Stage 1: Demolish approach structures, remove backfill and construct temporary diversion roads

Stage 2: Install scaffolding and temporary supports, cut central part of beam and slab, remove segments by crane

Stage 3: Demolish remainder of the slab structure

Stage 4: Demolish abutments, ribs and footings.

Alternative proposal

The alternative proposal presented by main contractor, Wee Poh Construction Pre Ltd, and prestressing specialists, OVM, offered a more cost-effective approach. The scheme involved cutting the connection between the abutment and deck structure, installing a bespoke sliding system, and pulling the whole deck structure – some 15,000kN – during a night closure (12:30am to 5:30am). Final demolition of the deck structure, abutment and footing could then be undertaken at ground level, and there was no need to construct diversion roads.

Heavy lifting system

Following major improvements in strand-type heavy lifting systems, lifting speeds of 40 m/h are now possible, compared with 2m/h ten years ago(2). Indeed, systems can now lift, rotate and lower loads or structures of virtually any size and configuration(3). With the tight time constraints, it was decided to use such a system for this project, the required lifting speed to be above 30m/h. This was the first time in the world that a strand-type heavy lifting system was used to demolish a major flyover.

Operation sequence

Stage 1: Preparatory work

1. Build the north-bound carriage– way of the new flyover and divert all traffic onto it

2. Demolish the approach slabs

3. Excavate backfill behind abutments to the required level to produce temporary supports for the heavy lifting system and track laying

4. Remove kerbs and central reserve, excavate and make concrete foundations, then level the running surface on the PIE for the rolling system

5. Install prefabricated temporary supports 1 and 2

6. Grout interface between temporary supports and the deck

7. Cast four deadmen and four anchor blocks

8. Install remaining device

9. Cast five concrete track beams

10. Apply initial force of 2200kN at support 2, then cut abutment 2

11. Apply initial force of 2200kN at support 1, then cut abutment 1

12. Cast abutment 1 to the level of track 1

13. Install pulling system and cable

14. Cut prestressed cables on abutments 1 and 2 and prepare for pulling operation.

Step 2: Pulling operation

1. Close the PIE at 12:30am

2. Install m thick steel plate of track 2 across the PIE

3. Release the rolling system block

4. Start pulling operation

5. Adjust roller alignment during pull

6. Remove support 1

7. Replace broken roller

8. Remove 4mm thick steel plates

9. Open the PIE to traffic when sup port 2 reaches the other abutment

10. Adjust level of support 2 to that of track 1

11. Remove deck structure from abutment 1

12. Remove support 2.

Stage 3: Structural demolition

The deck structure, abutments and footings on the ground were demolished using hydraulic breakers and crushers mounted on the excavator

Detailed considerations

During demolition, the structure originally a frame – was transformed into a simple structure on temporary supports, after which the prestressed cables in the abutment were cut. Although there are no traffic loads on the bridge when cutting the abutments, the span between temporary supports close to the abutment was too great for the collapsing structure and raked supports were installed to reduce the span. These temporary supports were placed close to the abutment as no traffic is affected by the demolition work.

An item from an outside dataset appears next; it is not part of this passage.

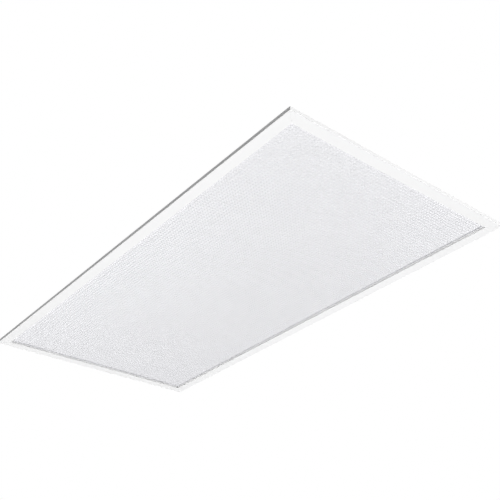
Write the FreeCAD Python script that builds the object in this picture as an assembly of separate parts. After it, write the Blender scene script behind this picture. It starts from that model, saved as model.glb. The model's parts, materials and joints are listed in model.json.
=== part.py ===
import FreeCAD, Part
import math
import os
from FreeCAD import Placement, Rotation, Vector

# Recessed troffer light, two feet by four feet, in millimetres.
# X runs along the long side, Y across, Z up. The origin is the middle of the flat underside that
# rests on the ceiling grid. Front is -Y, rear +Y, left -X, right +X.
# "Inset" is the distance inwards from the outer edge of the face.

# Face and trim
face_length = 1212.85
face_width = 603.25
sheet = 0.8
edge_height = 8.0
trim_width = 25.0
throat_height = 18.0
throat_flange = 10.2

# Housing above the trim
slope_inset = 74.0
housing_height = 76.0
joint_flange = 12.0

# Door: a slim frame set back behind the trim, hinged at the rear
door_gap = 0.4
door_wall = 0.8
door_ledge = 3.1
door_top_flange = 8.0
door_depth = 10.0
door_base = 2.9
hinge_offset = 2.5
hinge_pin_radius = 1.4
bush_radius = 3.0
bush_flange_radius = 4.4
running_clearance = 0.1

# Lens
lens_thickness = 3.1
lens_play = 0.4
retainer_width = 4.0

# Sliding latches on the front trim
latch_thickness = 1.0
latch_base = 1.5
latch_nose_width = 12.0
latch_nose_inset = 24.6
latch_body_width = 30.0
latch_body_insets = (6.0, 18.0)
latch_places = (-330.0, 330.0)
slide_slack = 0.3

# Swing-out clips that lock the light to the ceiling grid
clip_reach = 26.0
clip_width = 10.0
clip_thickness = 1.5
clip_post_inset = 12.0
clip_place = 190.0
clip_bore_radius = 2.6

# Driver box on top of the housing
box_length = 420.0
box_width = 110.0
box_height = 36.0
box_flange = 10.0
lid_gap = 0.4
lid_lip = 8.0
lid_knuckle_radius = 2.2
lid_pin_radius = 1.2
lid_pin_clearance = 0.08
pin_end = 1.0
knuckle_width = 24.0
box_knuckle_places = (-150.0, 0.0, 150.0)
lid_knuckle_places = (-175.0, -125.0, -25.0, 25.0, 125.0, 175.0)
entry_radius = 11.1
entry_height = 16.0
knockout_places = (-140.0, 140.0)
grommet_place = -185.0
grommet_bore = 5.0
grommet_core = 7.0
grommet_lip = 9.0

# Driver and supply terminals inside the box
driver_start = -150.0
driver_end = 120.0
driver_width = 40.0
driver_height = 25.0
driver_foot = 14.0
terminal_place = 165.0
terminal_length = 24.0
terminal_width = 30.0
terminal_height = 16.0
wire_pitch = 9.0

# Light boards under the top of the housing
board_rows = (-180.0, -60.0, 60.0, 180.0)
board_length = 496.0
board_width = 20.0
board_thickness = 1.3
board_split = 8.0
chips_per_board = 14
chip_size = 3.0
chip_height = 0.7
connector_height = 4.0
connector_length = 10.0
connector_depth = 6.0
board_hole_offset = 7.0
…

Timing the cutting of abutment cables was crucial. First, the flyover was closed and jacks on the temporary supports applied 2200kN to each web (11000kN each side) so that the structure would switch smoothly from a frame to a simple structure on temporary supports. The rollers were blocked by stoppers and the structure-retaining system installed. The cables were then cut.

As the demolition of the flyover was critical to Singapore’s traffic system and the pulling operation was to be completed in only five hours, simulation tests were required by the client, the Land Transport Authority. The tests – covering installation of track 2, pulling speed, roller system efficiency, connection joints and actual friction force were carried out under factory conditions using a 150-tonne steel structure and one set of heavy lifting equipment. The results showed the structure could be pulled at 36m/h, the friction coefficient being initially 0.074 and 0.056 during movement. It was necessary to close the PIE before track 2 was laid. This was a time-consuming procedure and a critical factor to project success. Installation of track 2 on the PIE involving laying five 32-metre tracks, which took two hours. Simulation tests had established that the actual operation should take three and half hours.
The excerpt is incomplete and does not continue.